VITRIX-CLIPIN: Enhancing Fine-Grained Visual Understanding in CLIP via Instruction Editing Data and Long Captions

TL;DR

This work tackles CLIP's challenge of fine-grained visual understanding by introducing CLIP-IN, which fuses instruction-editing hard negatives and long descriptive captions. A two-stage training pipeline first adapts the text encoder to long inputs via Rotary Positional Embeddings (RoPE) with knowledge distillation, then jointly trains on instruction editing data and long captions using a symmetric hard negative loss and standard contrastive loss. The approach yields substantial gains on MMVP and other fine-grained perception benchmarks, while preserving strong zero-shot performance and enhancing multimodal reasoning in Multimodal Large Language Models. The results demonstrate that targeted, instruction-based contrastive learning together with rich descriptive supervision can significantly elevate fine-grained vision-language understanding with relatively modest data scales, offering practical improvements for downstream multimodal systems.

Abstract

Despite the success of Vision-Language Models (VLMs) like CLIP in aligning vision and language, their proficiency in detailed, fine-grained visual comprehension remains a key challenge. We present CLIP-IN, a novel framework that bolsters CLIP's fine-grained perception through two core innovations.
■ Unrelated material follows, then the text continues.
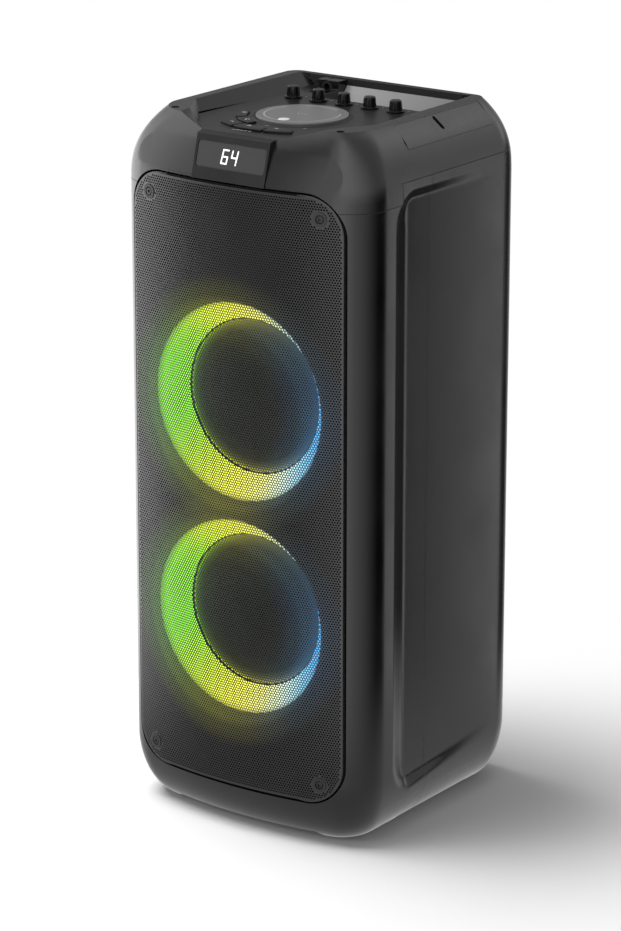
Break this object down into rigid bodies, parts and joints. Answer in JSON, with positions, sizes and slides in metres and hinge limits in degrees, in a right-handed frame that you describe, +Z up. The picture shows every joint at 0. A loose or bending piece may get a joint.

Firstly, we leverage instruction-editing datasets, originally designed for image manipulation, as a unique source of hard negative image-text pairs. Coupled with a symmetric hard negative contrastive loss, this enables the model to effectively distinguish subtle visual-semantic differences. Secondly, CLIP-IN incorporates long descriptive captions, utilizing rotary positional encodings to capture rich semantic context often missed by standard CLIP. Our experiments demonstrate that CLIP-IN achieves substantial gains on the MMVP benchmark and various fine-grained visual recognition tasks, without compromising robust zero-shot performance on broader classification and retrieval tasks. Critically, integrating CLIP-IN's visual representations into Multimodal Large Language Models significantly reduces visual hallucinations and enhances reasoning abilities. This work underscores the considerable potential of synergizing targeted, instruction-based contrastive learning with comprehensive descriptive information to elevate the fine-grained understanding of VLMs.

Figures (4)

• Figure 1: Instruction Editing Data as Hard Negatives. (a) We illustrate how instruction editing data provides challenging negative examples for CLIP. Given a source image and caption, an editing instruction leads to a target image and caption with subtle, fine-grained changes. The (source_image, target_caption) and (target_image, source_caption) pairs serve as hard negatives in (b), requiring the model to distinguish these nuanced visual-semantic differences. (c) We propose a symmetric hard negative contrastive loss to explicitly train the model to discern these subtle visual-semantic differences from both image-to-text and text-to-image perspectives.
• Figure 2: CLIP-IN Framework Overview. Stage1. We adapt the CLIP text encoder to process long captions using Rotary Positional Embeddings (RoPE) via knowledge distillation. Stage2. Our proposed framework, CLIP-IN, leverages two complementary data sources: instruction editing data and long descriptive captions. Instruction editing data excels at teaching the "where" and "how" of subtle visual details, while long captions provide the broader "what" and "why" of the scene, capturing complex relationships and contextual information.
• Figure 3: Examples of feature visualization.
• Figure 4: Examples of instruction editing hard image-text pairs.